In that world, he suggests, a Turkey that clings to a rigid ethnic definition of citizenship will remain permanently at war with a quarter of its own population and at odds with its geography. A Turkey that recasts itself as a broader civilisational state – with Kurds as constituent partners rather than a security problem – can project power far beyond its current reach. The price, from Ankara’s perspective, is widening the definition of who counts as a full stakeholder. The prize, from Öcalan’s perspective, is embedding Kurdish agency inside that larger project rather than watching from the margins.
A Bargain With Fragile Edges
None of this is foreordained. The risks are obvious on all sides. Ankara could bank disarmament and SDF integration and then stall on deeper reforms, leaving Kurds demobilised but dissatisfied. Öcalan’s own movement could fracture, with some cadres rejecting any deal that ties their fate so closely to a state they have fought for decades. Regional shocks – a major attack, a political crisis in Ankara, a breakdown in Syria – could reverse the calculus overnight.
But the direction of travel is clear enough. Turkey is exploring a way to tame and repurpose the Öcalan universe as part of a macro-Turkish regional order. Öcalan is trying to transform his role from the jailer of a single country’s insurgency into the architect of how Kurds fit inside that order – in Turkey, in Syria and beyond.

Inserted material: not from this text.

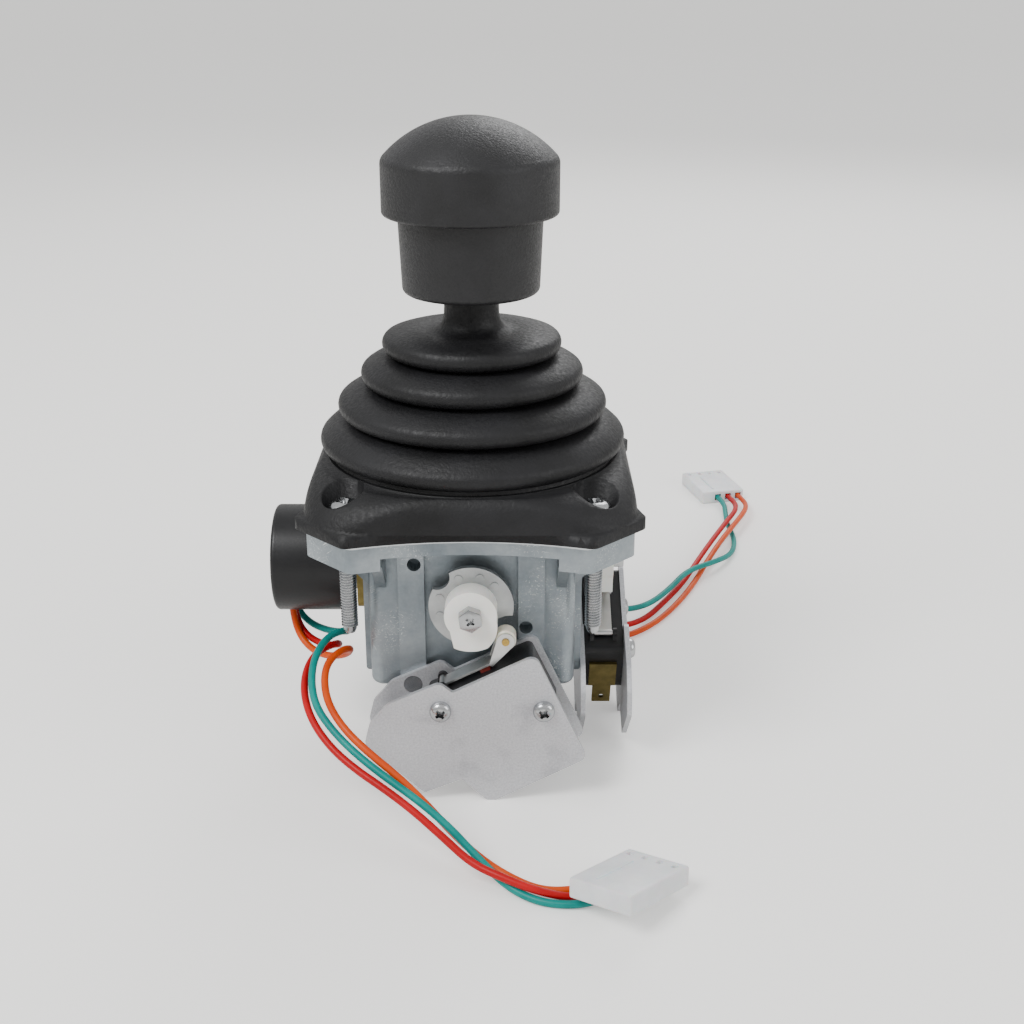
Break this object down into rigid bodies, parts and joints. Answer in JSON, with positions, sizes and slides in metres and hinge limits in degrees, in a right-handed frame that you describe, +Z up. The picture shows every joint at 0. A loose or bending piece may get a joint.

If the process holds, the result will not be a sentimental reconciliation but a hard, transactional pact: a unitary Turkish state that has expanded its stakeholders as it expands its reach, and a Kurdish movement that has traded the mountains and a besieged enclave for a permanent, if unequal, seat inside the architecture of power. At the heart of it all sits the same man on the same island – no longer just a prisoner, but the semi-divine centre of gravity around which both Kurdish politics and Turkish strategy now quietly revolve.